— Start Material —
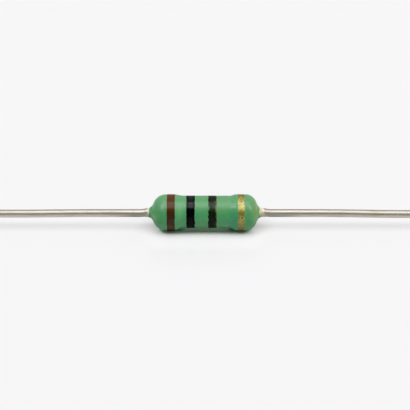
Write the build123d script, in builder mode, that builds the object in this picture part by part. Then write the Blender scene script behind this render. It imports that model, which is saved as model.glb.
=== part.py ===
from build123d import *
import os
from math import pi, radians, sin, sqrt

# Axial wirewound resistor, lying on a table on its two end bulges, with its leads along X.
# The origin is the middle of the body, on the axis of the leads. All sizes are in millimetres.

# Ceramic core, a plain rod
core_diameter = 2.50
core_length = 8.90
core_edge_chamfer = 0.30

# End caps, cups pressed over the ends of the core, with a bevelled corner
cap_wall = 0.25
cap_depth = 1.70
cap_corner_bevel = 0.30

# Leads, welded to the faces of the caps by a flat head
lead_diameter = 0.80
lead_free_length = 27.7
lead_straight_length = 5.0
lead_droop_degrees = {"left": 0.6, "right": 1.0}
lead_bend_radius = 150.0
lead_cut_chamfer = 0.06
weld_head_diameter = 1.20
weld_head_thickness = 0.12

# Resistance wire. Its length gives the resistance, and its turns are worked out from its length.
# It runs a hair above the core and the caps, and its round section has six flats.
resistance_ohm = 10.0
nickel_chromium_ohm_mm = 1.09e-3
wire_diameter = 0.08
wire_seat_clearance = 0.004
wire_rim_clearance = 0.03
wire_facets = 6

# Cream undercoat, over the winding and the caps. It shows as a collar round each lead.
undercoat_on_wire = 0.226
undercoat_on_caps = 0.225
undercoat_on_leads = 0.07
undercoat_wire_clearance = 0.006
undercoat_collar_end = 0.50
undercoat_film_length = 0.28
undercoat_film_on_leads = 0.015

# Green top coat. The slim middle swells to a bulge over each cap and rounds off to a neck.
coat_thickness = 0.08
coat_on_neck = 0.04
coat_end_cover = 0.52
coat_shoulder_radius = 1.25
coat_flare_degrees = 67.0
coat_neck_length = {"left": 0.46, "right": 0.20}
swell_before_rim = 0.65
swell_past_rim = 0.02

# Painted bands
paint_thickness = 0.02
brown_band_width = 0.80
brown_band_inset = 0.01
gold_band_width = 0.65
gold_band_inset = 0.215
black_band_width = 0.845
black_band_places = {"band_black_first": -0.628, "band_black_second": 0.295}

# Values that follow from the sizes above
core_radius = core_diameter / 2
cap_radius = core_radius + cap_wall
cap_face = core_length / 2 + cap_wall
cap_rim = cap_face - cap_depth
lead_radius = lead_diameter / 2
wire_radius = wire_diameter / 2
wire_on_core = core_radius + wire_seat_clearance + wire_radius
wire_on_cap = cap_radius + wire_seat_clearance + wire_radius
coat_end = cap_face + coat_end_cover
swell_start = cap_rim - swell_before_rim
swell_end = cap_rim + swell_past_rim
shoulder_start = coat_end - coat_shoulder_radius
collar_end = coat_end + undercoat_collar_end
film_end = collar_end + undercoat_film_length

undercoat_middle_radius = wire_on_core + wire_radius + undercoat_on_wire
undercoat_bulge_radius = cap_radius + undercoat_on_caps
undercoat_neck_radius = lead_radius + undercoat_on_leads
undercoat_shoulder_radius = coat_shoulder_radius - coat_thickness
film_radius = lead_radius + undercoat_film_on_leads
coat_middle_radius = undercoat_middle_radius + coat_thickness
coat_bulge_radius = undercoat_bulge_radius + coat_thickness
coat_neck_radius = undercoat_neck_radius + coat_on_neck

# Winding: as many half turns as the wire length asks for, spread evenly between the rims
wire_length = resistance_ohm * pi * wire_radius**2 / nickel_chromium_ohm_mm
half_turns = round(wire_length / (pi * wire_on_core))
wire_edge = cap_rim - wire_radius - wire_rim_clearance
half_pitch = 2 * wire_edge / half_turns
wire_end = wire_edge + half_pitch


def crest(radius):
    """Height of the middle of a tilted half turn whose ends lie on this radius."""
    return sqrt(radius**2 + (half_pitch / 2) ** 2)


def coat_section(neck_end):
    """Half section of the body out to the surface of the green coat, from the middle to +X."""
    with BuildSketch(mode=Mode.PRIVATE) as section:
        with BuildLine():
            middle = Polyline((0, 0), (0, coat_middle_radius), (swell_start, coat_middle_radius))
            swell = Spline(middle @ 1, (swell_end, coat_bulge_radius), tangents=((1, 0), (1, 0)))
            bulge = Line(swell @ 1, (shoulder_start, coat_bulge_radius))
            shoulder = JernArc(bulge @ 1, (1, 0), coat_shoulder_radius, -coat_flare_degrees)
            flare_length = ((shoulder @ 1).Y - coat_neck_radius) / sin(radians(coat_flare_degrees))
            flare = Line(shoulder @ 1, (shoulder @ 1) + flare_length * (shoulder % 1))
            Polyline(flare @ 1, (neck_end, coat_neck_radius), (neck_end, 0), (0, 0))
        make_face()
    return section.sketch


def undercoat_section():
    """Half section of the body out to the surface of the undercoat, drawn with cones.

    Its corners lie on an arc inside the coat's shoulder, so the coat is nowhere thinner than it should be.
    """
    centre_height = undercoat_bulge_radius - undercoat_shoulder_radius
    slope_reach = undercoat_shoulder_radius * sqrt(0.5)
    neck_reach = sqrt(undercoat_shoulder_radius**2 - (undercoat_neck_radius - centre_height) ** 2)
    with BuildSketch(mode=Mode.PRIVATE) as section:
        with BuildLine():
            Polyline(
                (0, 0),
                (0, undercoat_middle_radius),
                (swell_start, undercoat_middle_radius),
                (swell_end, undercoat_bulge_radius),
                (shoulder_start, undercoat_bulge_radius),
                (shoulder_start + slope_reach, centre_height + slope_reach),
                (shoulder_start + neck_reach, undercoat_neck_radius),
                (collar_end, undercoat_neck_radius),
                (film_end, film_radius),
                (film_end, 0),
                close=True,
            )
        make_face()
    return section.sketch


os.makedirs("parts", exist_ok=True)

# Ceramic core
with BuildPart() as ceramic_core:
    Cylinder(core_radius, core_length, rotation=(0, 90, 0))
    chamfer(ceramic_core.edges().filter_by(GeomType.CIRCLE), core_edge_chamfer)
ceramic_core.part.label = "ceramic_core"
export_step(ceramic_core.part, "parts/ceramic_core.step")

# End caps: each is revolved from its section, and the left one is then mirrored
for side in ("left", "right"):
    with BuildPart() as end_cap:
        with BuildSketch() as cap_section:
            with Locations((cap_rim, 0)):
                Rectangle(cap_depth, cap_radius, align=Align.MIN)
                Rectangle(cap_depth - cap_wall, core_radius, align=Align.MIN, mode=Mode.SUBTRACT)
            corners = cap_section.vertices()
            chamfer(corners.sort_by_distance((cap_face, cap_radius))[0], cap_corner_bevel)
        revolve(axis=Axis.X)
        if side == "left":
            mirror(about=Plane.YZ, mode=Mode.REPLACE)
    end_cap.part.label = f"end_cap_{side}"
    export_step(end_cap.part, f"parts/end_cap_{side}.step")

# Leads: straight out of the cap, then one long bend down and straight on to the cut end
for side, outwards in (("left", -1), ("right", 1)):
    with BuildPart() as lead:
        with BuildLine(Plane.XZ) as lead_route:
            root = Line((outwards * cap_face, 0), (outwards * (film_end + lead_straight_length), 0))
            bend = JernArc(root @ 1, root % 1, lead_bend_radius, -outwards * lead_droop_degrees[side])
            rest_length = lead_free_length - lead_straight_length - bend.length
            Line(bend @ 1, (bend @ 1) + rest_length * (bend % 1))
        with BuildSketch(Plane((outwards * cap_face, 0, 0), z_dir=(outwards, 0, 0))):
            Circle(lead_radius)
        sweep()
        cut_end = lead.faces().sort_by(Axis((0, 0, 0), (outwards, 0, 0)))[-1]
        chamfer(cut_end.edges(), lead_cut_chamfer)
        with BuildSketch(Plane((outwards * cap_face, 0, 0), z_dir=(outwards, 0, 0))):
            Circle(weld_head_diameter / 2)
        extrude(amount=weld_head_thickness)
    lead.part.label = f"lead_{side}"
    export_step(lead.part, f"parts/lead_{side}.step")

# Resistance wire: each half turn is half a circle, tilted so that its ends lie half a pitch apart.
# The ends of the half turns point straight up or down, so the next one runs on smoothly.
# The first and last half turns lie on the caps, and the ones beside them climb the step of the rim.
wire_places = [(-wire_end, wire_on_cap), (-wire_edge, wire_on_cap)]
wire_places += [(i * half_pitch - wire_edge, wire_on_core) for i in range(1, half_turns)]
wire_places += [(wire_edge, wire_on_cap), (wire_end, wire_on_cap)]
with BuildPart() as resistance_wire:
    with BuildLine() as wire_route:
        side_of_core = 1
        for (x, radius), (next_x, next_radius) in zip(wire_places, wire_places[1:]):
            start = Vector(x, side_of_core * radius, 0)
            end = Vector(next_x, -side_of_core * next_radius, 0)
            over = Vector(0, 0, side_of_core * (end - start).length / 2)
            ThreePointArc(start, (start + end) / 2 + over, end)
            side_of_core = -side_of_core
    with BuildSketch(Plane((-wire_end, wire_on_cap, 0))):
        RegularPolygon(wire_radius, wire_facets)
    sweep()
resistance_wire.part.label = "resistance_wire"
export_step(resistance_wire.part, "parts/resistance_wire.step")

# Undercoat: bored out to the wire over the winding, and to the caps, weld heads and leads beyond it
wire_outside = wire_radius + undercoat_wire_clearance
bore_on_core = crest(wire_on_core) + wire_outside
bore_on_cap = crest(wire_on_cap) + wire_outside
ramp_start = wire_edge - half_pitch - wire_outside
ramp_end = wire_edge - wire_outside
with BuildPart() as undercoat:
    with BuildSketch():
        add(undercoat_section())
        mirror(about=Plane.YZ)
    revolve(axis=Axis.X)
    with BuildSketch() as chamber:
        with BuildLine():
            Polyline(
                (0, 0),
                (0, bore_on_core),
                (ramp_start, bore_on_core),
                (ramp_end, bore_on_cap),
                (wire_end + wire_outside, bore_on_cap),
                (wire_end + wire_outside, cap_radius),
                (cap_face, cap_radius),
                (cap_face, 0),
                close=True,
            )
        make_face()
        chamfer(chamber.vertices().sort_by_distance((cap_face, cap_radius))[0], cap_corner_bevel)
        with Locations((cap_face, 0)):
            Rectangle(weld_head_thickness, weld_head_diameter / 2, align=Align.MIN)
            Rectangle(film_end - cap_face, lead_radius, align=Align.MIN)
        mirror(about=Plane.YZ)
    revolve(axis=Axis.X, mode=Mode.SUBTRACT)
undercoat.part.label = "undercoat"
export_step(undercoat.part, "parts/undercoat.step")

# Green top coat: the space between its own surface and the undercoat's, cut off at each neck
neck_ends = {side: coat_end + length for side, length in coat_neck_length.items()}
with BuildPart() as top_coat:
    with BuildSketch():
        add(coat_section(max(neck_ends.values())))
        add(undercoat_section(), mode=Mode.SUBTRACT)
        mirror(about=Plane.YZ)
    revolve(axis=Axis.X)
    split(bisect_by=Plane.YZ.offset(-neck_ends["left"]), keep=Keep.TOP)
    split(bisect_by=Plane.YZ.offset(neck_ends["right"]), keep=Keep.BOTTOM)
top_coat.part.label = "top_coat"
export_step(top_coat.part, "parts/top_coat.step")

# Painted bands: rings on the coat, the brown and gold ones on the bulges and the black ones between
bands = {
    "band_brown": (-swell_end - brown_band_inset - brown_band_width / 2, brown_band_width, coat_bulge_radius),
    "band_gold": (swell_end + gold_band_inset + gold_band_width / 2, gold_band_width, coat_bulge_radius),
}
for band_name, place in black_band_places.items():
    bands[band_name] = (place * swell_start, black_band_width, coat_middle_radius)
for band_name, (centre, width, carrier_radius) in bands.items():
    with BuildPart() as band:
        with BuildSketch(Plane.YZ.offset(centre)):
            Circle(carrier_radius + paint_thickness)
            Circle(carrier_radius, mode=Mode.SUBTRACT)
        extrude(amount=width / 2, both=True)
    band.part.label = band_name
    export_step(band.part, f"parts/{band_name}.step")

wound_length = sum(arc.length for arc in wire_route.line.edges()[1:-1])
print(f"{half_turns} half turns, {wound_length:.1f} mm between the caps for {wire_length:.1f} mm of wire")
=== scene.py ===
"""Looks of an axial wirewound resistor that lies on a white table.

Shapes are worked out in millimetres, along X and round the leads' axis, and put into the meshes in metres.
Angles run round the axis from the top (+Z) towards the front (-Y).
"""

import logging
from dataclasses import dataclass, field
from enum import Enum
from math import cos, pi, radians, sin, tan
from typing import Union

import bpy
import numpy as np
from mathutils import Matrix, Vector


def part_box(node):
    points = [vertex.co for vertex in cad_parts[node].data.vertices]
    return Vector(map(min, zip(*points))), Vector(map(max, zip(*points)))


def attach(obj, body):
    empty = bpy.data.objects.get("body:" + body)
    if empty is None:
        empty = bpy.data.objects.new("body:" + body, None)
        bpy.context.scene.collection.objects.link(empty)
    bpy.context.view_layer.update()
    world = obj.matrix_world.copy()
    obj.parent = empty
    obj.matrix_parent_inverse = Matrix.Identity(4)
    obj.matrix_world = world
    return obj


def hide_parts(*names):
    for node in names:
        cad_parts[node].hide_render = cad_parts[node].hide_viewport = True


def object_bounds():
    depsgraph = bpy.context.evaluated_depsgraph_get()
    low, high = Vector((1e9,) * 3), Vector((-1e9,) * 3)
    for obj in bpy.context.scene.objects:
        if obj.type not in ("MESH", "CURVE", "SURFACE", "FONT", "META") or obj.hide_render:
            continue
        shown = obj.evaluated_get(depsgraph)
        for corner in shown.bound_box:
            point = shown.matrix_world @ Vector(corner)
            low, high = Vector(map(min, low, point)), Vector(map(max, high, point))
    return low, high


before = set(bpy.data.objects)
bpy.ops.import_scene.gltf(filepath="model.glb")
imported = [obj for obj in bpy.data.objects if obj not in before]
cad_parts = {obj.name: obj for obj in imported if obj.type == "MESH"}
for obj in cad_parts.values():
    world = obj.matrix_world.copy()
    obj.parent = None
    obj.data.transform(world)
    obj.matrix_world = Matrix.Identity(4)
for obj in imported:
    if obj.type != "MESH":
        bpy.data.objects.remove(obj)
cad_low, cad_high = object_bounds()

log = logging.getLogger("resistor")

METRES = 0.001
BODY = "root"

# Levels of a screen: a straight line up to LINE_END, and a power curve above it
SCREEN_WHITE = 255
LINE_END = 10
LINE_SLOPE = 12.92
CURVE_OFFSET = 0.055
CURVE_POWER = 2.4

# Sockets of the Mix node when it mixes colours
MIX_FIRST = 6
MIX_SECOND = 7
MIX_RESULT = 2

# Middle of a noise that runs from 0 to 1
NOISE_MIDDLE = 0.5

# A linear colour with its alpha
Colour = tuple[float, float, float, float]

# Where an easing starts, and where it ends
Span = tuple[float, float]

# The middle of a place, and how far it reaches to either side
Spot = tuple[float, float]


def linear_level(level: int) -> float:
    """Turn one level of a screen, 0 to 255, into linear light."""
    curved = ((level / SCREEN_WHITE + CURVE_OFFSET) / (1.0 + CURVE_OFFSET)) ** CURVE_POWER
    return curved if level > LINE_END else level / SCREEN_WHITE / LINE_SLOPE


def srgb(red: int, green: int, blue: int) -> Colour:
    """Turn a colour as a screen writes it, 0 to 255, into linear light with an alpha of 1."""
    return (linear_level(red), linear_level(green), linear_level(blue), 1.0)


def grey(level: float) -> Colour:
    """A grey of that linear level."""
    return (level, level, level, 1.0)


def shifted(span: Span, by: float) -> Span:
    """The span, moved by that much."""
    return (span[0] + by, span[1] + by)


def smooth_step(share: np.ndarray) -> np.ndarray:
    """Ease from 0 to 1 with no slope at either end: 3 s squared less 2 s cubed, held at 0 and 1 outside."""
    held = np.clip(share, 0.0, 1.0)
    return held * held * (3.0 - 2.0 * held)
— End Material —
Task goal —
Print, unaltered, every line from the beginning of the material down to the line with "from math import pi, radians, sin, sqrt".

Finished answer —
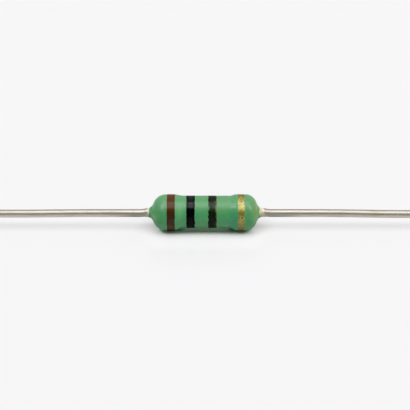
Write the build123d script, in builder mode, that builds the object in this picture part by part. Then write the Blender scene script behind this render. It imports that model, which is saved as model.glb.
=== part.py ===
from build123d import *
import os
from math import pi, radians, sin, sqrt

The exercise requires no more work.